La crise vient de loin. Les candidats au conseil d’administration (CA) sont clairement divisés en deux camps, une partie soutenant la direction actuelle, l’autre s’y opposant. Au-delà des problèmes, réels, liés au fonctionnement autoritaire instauré par l’équipe en place, deux conceptions de l’avenir d’Attac s’opposaient, entre une Attac repliée sur elle-même, isolée du mouvement social en France et du mouvement altermondialiste en général, et une Attac résolument diverse et ouverte.

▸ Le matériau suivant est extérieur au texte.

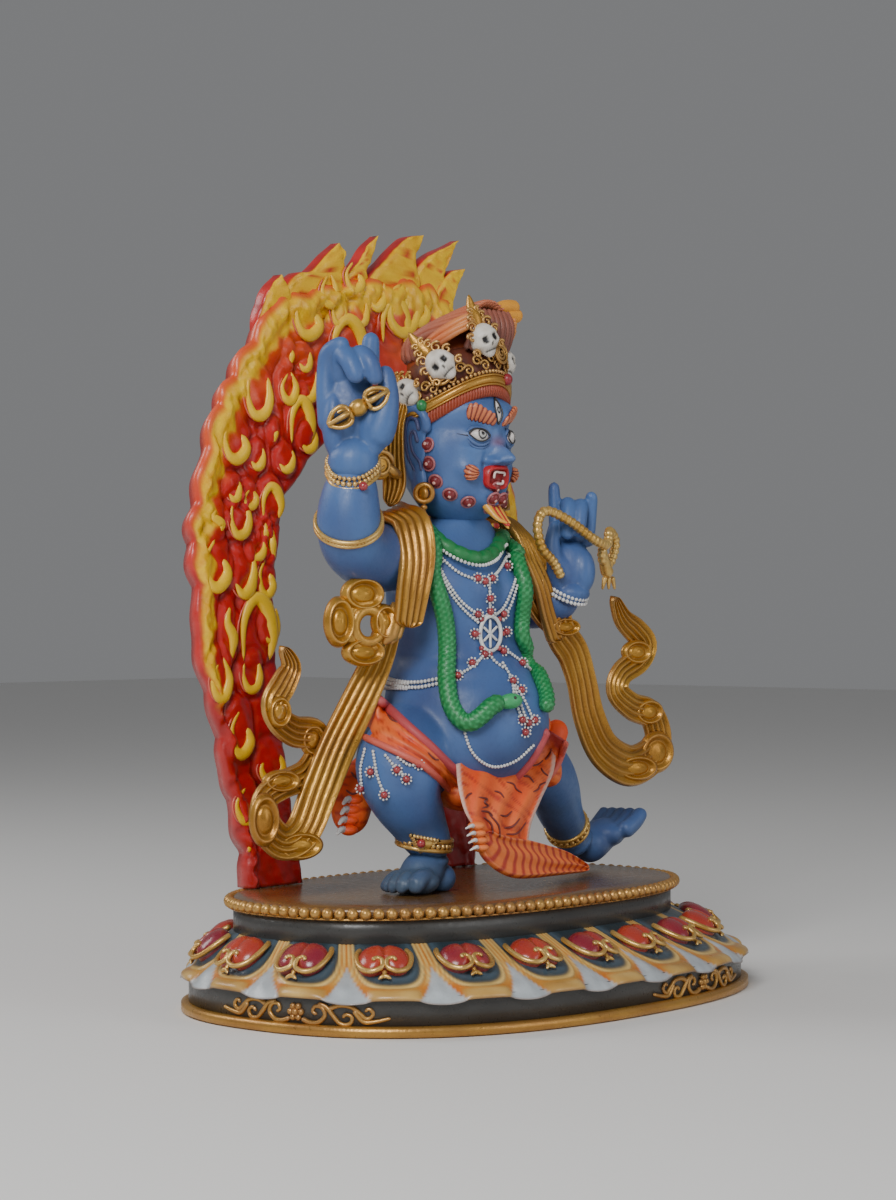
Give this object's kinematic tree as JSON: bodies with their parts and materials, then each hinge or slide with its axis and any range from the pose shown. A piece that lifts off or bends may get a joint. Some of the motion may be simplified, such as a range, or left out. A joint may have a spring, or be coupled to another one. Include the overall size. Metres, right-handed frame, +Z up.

Rappelons une originalité d’Attac : l’association est structurée en deux collèges, celui des fondateurs et celui des adhérents. Le premier collège, regroupant des associations, des syndicats, des journaux ou des personnalités, constitue le caractère novateur d’Attac. Loin d’être une association classique, construite sur un mode pyramidal, elle permet de faire travailler ensemble les différentes composantes du mouvement social en France. C’est là une diversité que la petite équipe dirigeante, autour de Jacques Nikonoff, jugeait contraire à ses projets. L’offensive a donc été lancée il y a plusieurs mois. Les fondateurs, et notamment les syndicats, ont été régulièrement accusés de vouloir empêcher Attac de se développer et de privilégier leur propre organisation contre Attac. Dernière en date, Nikonoff ne s’est pas présenté sur la liste des fondateurs, mais sur le collège des adhérents, et il a appelé à voter contre la liste des fondateurs ! Mais cette opération n’a pas réussi.
C’est sur l’élection des membres non-fondateurs que pèse le doute. Le dépouillement étant organisé par ordre alphabétique, il ne pouvait pas y avoir de variation forte dans son déroulement, la première lettre du nom des votants ne déterminant pas a priori leur préférence électorale... Pourtant, il y a eu un retournement spectaculaire : alors que le premier lot de bulletins indiquait un vote nettement favorable aux opposants à Nikonoff, les deuxième et troisième lots, dépouillés après avoir passé une nuit au local, indiquaient une tendance absolument inverse. Il s’agit là d’une anomalie statistique de la plus haute invraisemblance. Nul ne peut affirmer qu’il y a eu fraude, mais l’anomalie est telle qu’elle commande la plus grande prudence. Plusieurs membres historiques d’Attac sont favorables à ce qu’une expertise extérieure et impartiale soit organisée, qui pourrait conduire à un nouveau vote, si le doute est confirmé. En attendant, Jacques Nikonoff a été réélu par un CA dans lequel ses opposants ont refusé de siéger.
C’est l’avenir même de l’association qui est en jeu, sa capacité de rassemblement et de mobilisation. Il faut sortir par le haut de cette situation, sous risque d’assister à une désagrégation d’Attac qui aurait des conséquences négatives, notamment sur le mouvement altermondialiste en France.